The next day, I headed off to the Museo de Frida Kahlo. I was to take the subway, which I felt slightly apprehensive about, but I was also armed with a map and detailed directions from the nice folk at the hostel.
The subway was very easy to use and before I knew it I was nearly at Frida Kahlo's house. In her lifetime she was not well known as a painter, and more known for the fact she was married to the famous Mexican muralist, Diego Rivera. As I rounded the corner to the street her house was in, I noted that it is safe to say that this has changed. There was a very long queue to get into her house and there was even a 'FRIDA' tour bus parked outside, letting off yet more people to join the queue. I joined the queue, shuffling along and nibbling at snacks that the street vendors were selling.
After 2 hours of queueing, I was happy to be able to purchase a ticket and enter the museum. Inside there was a colourful internal courtyard with a garden, fountain and precolumbian indigenous art that Diego and Frida collected.
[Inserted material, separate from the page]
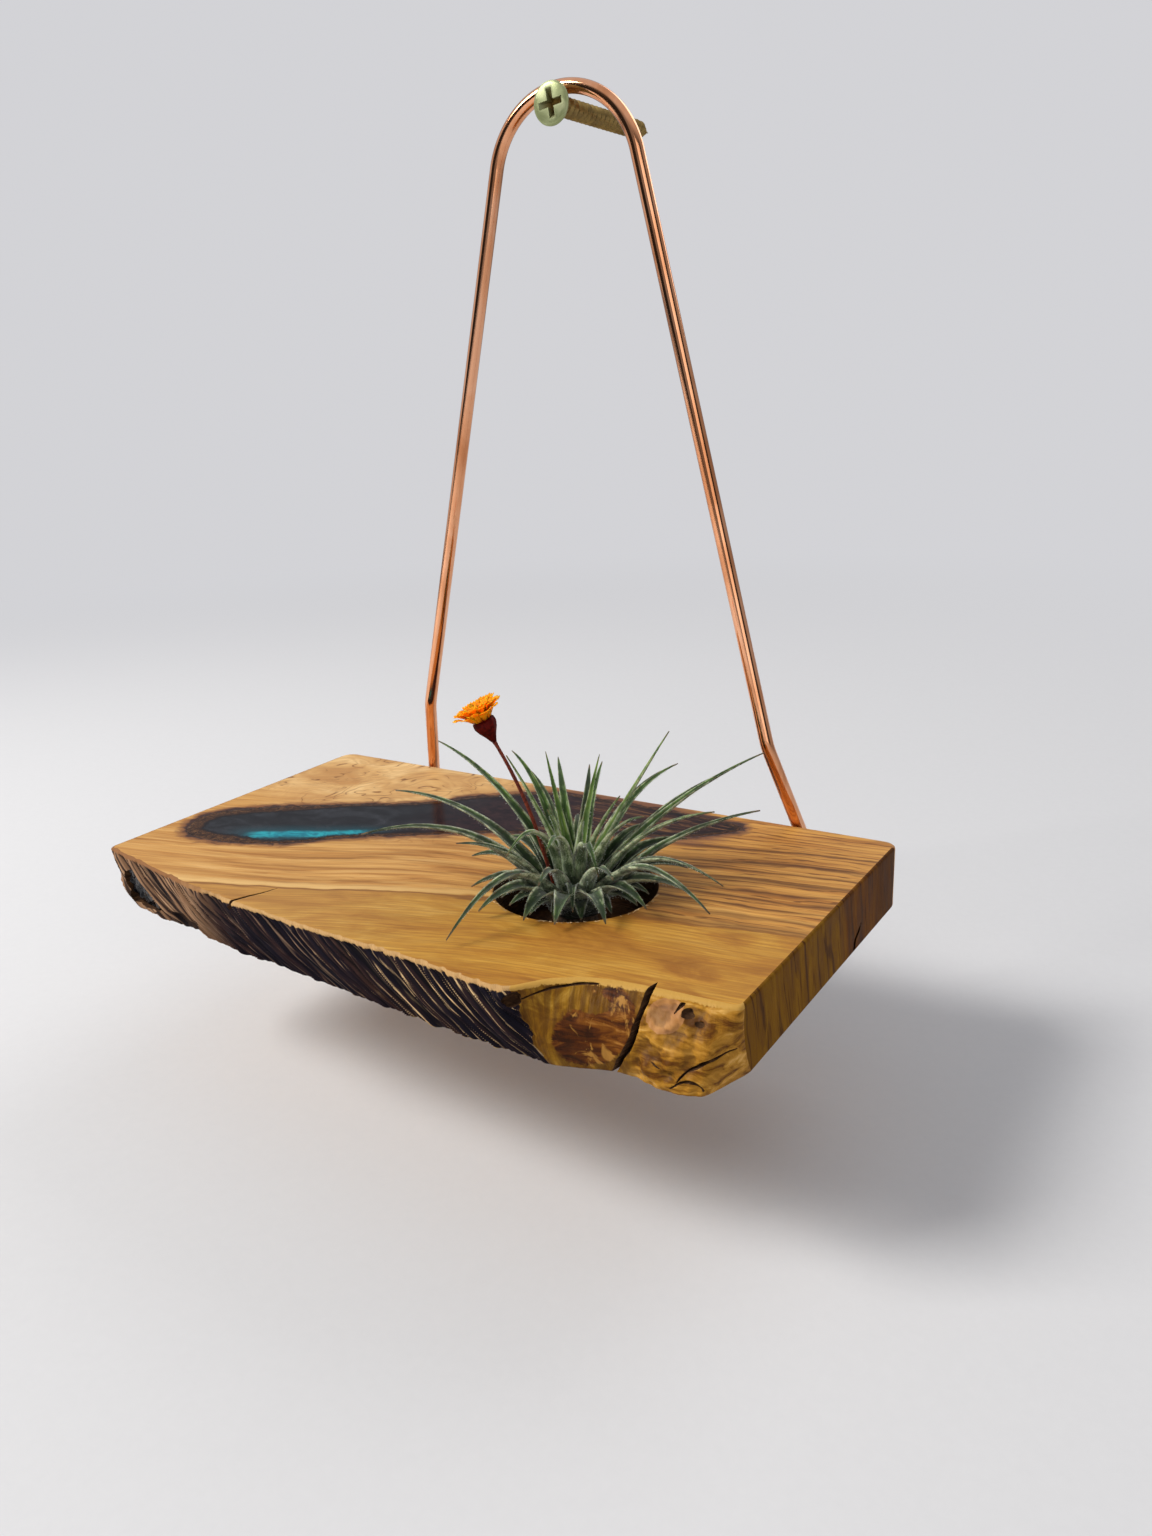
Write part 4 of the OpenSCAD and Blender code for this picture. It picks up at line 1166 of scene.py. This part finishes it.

It's easy to see how their political ideas influenced their art, they wanted to move away from spanish colonial influence and celebrate mexican indigenous culture and folk art, and the artworks collected in their house reflects their interests.
Inside their house, some of Frida's art works are on display. She began painting after she was badly injured in a terrible tram accident, which led to health problems and many further operations throughout her life. She painted during her long and boring hours of recovery, and used her painting as a form of self expression. I think that the personal nature of her art works is part of why they are so appealing to so many people now.
Although Frida Kahlo only lived to be 47, she had lived her life to the full and had a very colourful and interesting existence. Before she passed away she was often in a lot of pain and confined to a wheelchair, but she still continued to paint.
I think one of my favourite paintings of hers is a still life of watermelons. Shortly before she died she added the words 'Viva la vida' - Long live life!